PROSPER, Texas — A Prosper woman told WFAA she had to wait until she developed sepsis before physicians could provide her with lifesaving abortion care.
"She was…. a dream come true for us…," Kristen Anaya cried, remembering her late baby.
Kristen and her husband Stephen Anaya badly wanted a baby. They went through two long rounds of IVF and documented their joy in home videos when she finally got pregnant.
But suddenly at 16 weeks, Kristen lost nearly all her amniotic fluid. Tylee, hospital doctors said, would not survive.
"I was being told that I was losing my daughter…" Stephen cried. "And then…and then the fear of losing my wife too?"
Doctors told Kristen they needed to deliver Tylee to keep her alive. But Tylee still technically had a heartbeat, and under Texas’ strict abortion laws, she said doctors told her they had to wait.
"I assume if they had to stand up in court one day, the numbers weren’t bad enough to prove my life was in danger," she explained.
Kristen said doctors had to get approval from ethics and “termination” committees at the hospital.
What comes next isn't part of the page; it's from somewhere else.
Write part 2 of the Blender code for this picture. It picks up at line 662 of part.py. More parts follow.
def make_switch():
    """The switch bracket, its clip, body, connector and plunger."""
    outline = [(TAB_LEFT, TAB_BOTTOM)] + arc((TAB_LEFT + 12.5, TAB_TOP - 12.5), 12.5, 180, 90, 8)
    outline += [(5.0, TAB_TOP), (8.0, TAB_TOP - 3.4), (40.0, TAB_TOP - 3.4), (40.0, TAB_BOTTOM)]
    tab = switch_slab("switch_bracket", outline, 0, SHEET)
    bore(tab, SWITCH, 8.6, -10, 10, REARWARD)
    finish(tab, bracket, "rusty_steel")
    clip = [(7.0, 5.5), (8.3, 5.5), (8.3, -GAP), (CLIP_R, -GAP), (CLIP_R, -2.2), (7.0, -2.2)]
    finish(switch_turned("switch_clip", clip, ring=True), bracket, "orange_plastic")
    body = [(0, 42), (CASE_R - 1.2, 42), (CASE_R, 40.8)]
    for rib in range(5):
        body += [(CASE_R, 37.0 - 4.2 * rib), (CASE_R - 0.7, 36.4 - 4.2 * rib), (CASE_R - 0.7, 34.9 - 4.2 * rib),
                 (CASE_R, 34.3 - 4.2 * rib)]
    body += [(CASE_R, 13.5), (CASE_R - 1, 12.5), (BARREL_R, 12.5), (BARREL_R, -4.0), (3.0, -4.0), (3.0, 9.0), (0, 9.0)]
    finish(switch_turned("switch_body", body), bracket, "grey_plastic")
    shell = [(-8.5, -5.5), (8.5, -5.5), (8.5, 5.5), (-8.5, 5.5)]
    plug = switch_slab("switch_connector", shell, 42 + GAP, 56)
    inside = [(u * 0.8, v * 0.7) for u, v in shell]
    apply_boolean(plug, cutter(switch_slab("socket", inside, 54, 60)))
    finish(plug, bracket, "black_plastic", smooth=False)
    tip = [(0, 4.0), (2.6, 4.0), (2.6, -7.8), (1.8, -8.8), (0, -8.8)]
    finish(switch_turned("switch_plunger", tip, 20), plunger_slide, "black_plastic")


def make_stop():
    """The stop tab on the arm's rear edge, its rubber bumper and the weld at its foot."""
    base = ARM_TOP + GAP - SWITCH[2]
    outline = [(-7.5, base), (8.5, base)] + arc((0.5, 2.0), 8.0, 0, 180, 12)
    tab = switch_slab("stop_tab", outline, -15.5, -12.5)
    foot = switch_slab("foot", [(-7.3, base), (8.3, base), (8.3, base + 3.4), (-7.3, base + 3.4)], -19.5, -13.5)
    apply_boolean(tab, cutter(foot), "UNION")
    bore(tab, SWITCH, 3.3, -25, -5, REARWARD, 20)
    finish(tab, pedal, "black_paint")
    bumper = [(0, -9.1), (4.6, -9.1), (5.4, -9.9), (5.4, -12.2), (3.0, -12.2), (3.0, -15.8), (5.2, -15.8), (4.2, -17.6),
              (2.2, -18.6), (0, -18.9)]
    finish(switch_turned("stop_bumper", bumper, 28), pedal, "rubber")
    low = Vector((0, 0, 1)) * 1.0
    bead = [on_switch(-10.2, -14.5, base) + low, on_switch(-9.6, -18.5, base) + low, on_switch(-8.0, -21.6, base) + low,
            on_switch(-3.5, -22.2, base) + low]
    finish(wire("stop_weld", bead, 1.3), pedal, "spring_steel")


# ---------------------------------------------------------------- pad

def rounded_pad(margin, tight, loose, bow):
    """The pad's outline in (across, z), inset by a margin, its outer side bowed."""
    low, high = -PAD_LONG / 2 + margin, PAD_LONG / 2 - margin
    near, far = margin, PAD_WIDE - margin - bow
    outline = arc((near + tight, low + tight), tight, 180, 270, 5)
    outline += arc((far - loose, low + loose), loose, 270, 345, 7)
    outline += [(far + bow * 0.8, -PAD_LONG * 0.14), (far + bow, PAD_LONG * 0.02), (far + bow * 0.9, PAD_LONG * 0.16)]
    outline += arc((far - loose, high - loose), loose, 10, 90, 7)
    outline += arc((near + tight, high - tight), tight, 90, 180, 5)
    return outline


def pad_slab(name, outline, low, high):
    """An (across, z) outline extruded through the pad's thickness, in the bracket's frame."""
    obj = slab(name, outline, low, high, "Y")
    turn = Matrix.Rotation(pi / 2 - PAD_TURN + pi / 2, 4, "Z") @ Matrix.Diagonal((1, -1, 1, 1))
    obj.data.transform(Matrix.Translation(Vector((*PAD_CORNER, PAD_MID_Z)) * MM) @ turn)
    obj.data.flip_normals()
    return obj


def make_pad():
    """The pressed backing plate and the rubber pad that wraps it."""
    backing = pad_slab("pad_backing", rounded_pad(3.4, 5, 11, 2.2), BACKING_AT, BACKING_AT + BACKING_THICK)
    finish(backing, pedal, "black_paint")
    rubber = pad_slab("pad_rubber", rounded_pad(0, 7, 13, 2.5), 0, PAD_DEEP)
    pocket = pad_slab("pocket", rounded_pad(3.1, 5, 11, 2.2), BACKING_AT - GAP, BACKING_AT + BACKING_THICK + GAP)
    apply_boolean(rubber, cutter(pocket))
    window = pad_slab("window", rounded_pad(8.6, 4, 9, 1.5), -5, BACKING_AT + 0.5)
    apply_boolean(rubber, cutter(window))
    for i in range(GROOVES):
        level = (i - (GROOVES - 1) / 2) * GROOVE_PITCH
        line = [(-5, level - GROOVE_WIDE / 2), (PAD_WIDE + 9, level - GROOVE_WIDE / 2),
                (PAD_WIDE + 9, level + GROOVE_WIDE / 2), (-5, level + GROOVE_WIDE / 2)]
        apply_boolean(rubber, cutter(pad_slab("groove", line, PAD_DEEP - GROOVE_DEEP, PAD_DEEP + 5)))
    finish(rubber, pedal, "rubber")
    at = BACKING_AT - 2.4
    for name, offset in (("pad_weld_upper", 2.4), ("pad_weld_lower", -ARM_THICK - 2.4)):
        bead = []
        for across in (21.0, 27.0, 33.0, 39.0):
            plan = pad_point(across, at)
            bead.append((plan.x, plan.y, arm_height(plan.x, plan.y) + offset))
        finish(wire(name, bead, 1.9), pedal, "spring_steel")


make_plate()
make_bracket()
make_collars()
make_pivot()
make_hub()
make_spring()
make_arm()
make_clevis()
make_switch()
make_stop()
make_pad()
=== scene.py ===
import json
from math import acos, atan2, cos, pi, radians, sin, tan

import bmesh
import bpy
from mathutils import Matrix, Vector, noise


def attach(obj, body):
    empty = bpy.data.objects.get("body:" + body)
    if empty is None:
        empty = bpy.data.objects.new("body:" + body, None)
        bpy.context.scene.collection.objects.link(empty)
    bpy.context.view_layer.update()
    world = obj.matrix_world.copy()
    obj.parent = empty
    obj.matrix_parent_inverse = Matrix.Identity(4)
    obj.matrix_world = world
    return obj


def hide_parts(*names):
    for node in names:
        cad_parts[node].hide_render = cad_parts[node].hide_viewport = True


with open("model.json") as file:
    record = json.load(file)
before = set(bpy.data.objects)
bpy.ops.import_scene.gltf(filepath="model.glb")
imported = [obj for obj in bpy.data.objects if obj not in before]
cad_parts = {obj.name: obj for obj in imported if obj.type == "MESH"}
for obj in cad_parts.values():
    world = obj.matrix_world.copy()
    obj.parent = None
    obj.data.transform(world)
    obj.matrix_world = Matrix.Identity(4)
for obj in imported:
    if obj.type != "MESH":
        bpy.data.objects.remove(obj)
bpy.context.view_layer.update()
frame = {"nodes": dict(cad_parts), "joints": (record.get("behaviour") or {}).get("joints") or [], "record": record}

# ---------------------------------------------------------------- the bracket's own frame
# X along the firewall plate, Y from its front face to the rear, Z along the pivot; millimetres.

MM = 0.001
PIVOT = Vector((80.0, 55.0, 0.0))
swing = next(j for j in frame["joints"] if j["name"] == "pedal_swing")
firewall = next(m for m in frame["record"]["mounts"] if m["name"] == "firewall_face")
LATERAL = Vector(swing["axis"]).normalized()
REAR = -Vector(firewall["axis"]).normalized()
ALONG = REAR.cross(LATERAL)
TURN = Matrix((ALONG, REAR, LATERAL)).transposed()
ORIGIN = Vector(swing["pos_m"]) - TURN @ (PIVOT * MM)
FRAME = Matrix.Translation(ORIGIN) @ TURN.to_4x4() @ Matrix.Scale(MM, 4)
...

It wasn’t until she developed sepsis that they could induce her, she says.
"It made me angry," Stephen said.
"It’s like how are you not able to help? And then to be thrown in this category of abortion that’s not close to what we ever wanted."
Kristen is now among 22 plaintiffs suing the state.
"We’re not trying to overturn the law," she says.
Their lawsuit asks the courts to clarify the medical exemption under the state’s abortion ban, so doctors can act sooner, she says, without fear of prosecution.
"Because if we don’t, people are just gonna keep assuming the medical exceptions written into the law work," Kristen said.